## Request
Return the full material exactly.

——————

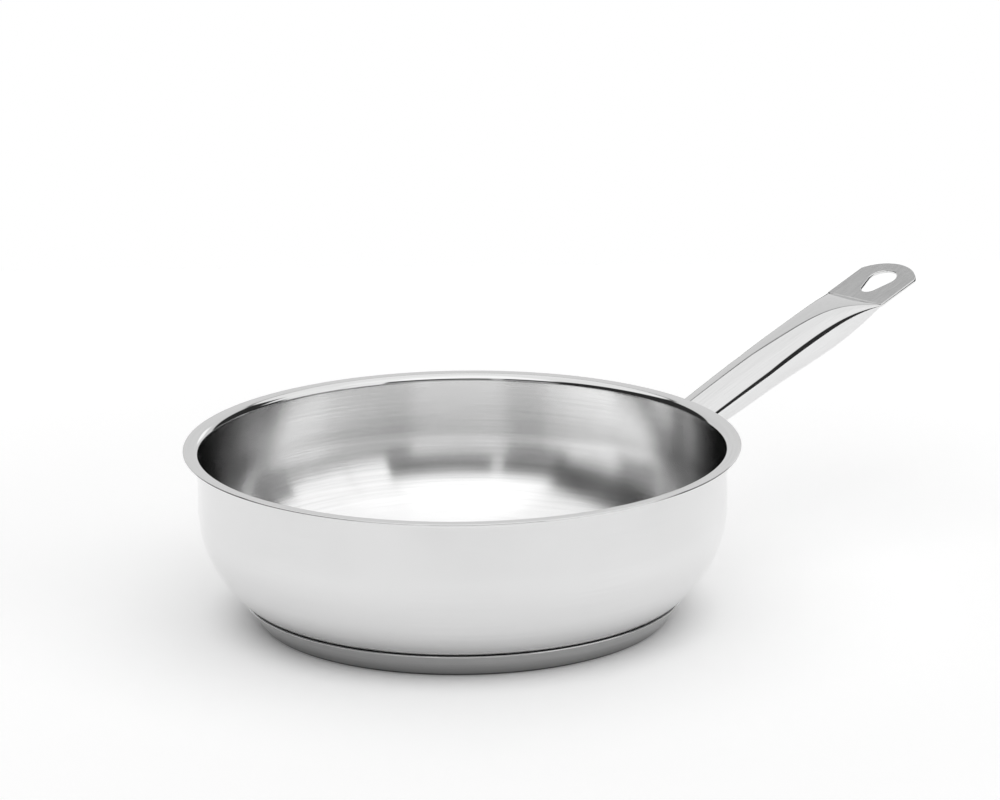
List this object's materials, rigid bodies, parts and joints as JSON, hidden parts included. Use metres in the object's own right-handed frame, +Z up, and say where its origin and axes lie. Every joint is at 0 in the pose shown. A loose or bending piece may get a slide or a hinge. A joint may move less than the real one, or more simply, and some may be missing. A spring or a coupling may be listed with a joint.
{
  "type": "saucier pan",
  "caption": "Round steel saucier pan with rounded sides, a flared pouring lip, a capsule base and a welded tube handle pressed into an eye.",
  "frame": {"origin": "centre of the underside of the base, on the bowl's axis", "axes": "+Z up along the bowl's axis, +X along the handle's run, +Y across the handle"},
  "size_m": [0.4283, 0.255, 0.1097],
  "materials": {
    "bowl_steel": "satin outside and fine circular brushing inside",
    "braze": "matt",
    "core_aluminium": "matt",
    "cap_steel": "satin, turned",
    "handle_steel": "polished tube and brushed eye plate",
    "saddle_steel": "satin",
    "weld_metal": "brushed smooth"
  },
  "bodies": {
    "root": {"pan_body": "bowl_steel", "upper_braze": "braze", "base_core": "core_aluminium", "lower_braze": "braze", "base_cap": "cap_steel", "handle_tube": "handle_steel", "handle_saddle": "saddle_steel", "handle_weld": "weld_metal"}
  },
  "joints": []
}
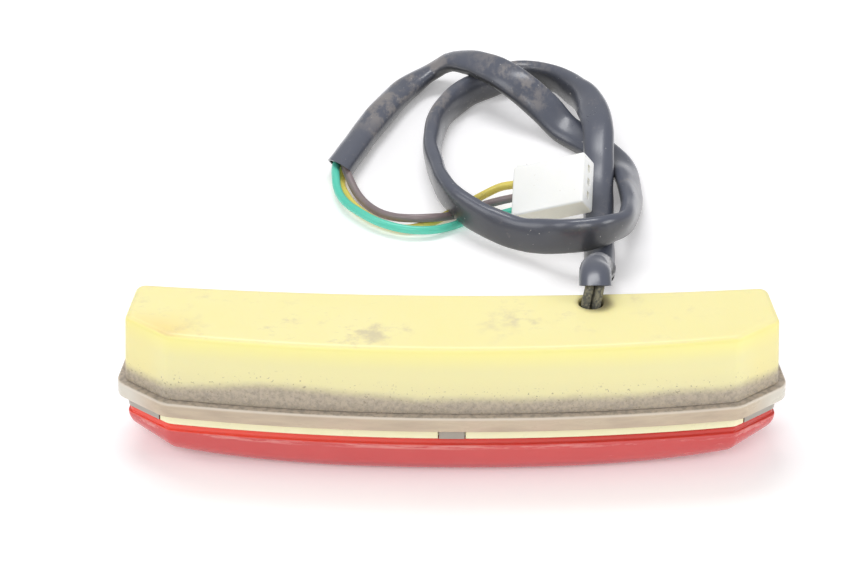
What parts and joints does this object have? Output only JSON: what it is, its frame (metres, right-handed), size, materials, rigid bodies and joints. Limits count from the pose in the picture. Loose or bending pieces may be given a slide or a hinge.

——————

## Problem solution
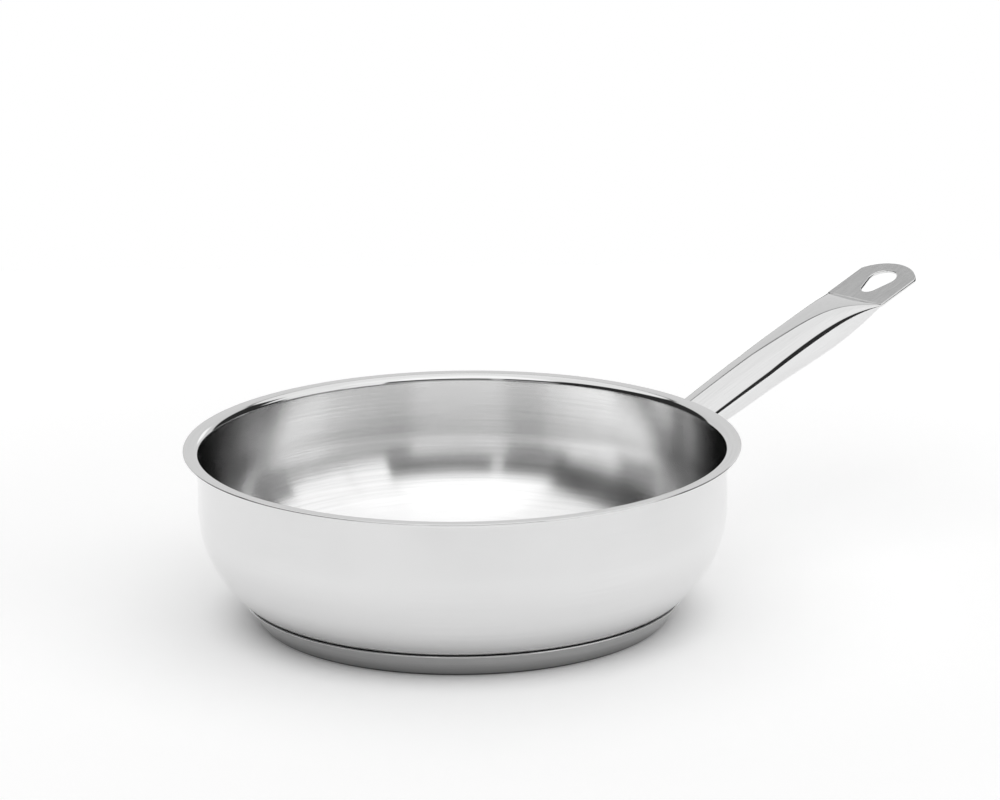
List this object's materials, rigid bodies, parts and joints as JSON, hidden parts included. Use metres in the object's own right-handed frame, +Z up, and say where its origin and axes lie. Every joint is at 0 in the pose shown. A loose or bending piece may get a slide or a hinge. A joint may move less than the real one, or more simply, and some may be missing. A spring or a coupling may be listed with a joint.
{
  "type": "saucier pan",
  "caption": "Round steel saucier pan with rounded sides, a flared pouring lip, a capsule base and a welded tube handle pressed into an eye.",
  "frame": {"origin": "centre of the underside of the base, on the bowl's axis", "axes": "+Z up along the bowl's axis, +X along the handle's run, +Y across the handle"},
  "size_m": [0.4283, 0.255, 0.1097],
  "materials": {
    "bowl_steel": "satin outside and fine circular brushing inside",
    "braze": "matt",
    "core_aluminium": "matt",
    "cap_steel": "satin, turned",
    "handle_steel": "polished tube and brushed eye plate",
    "saddle_steel": "satin",
    "weld_metal": "brushed smooth"
  },
  "bodies": {
    "root": {"pan_body": "bowl_steel", "upper_braze": "braze", "base_core": "core_aluminium", "lower_braze": "braze", "base_cap": "cap_steel", "handle_tube": "handle_steel", "handle_saddle": "saddle_steel", "handle_weld": "weld_metal"}
  },
  "joints": []
}
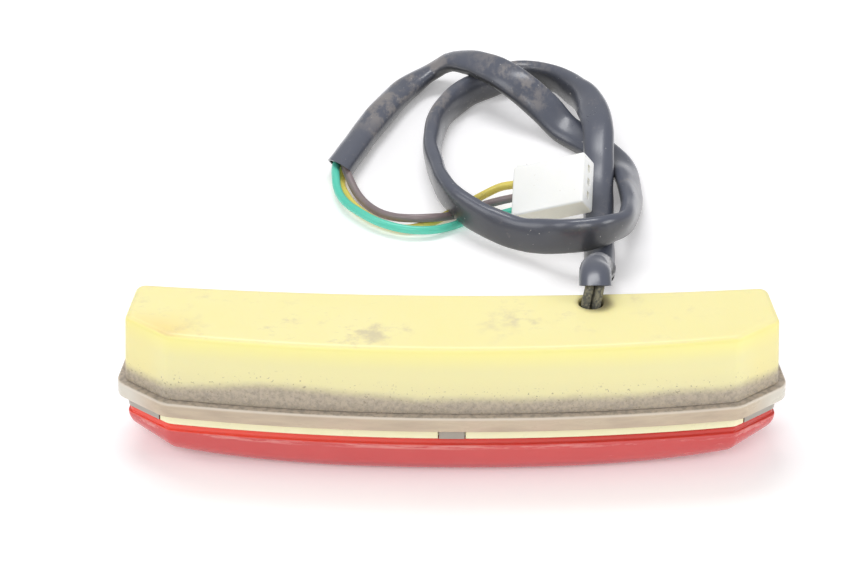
What parts and joints does this object have? Output only JSON: what it is, its frame (metres, right-handed), size, materials, rigid bodies and joints. Limits count from the pose in the picture. Loose or bending pieces may be given a slide or a hinge.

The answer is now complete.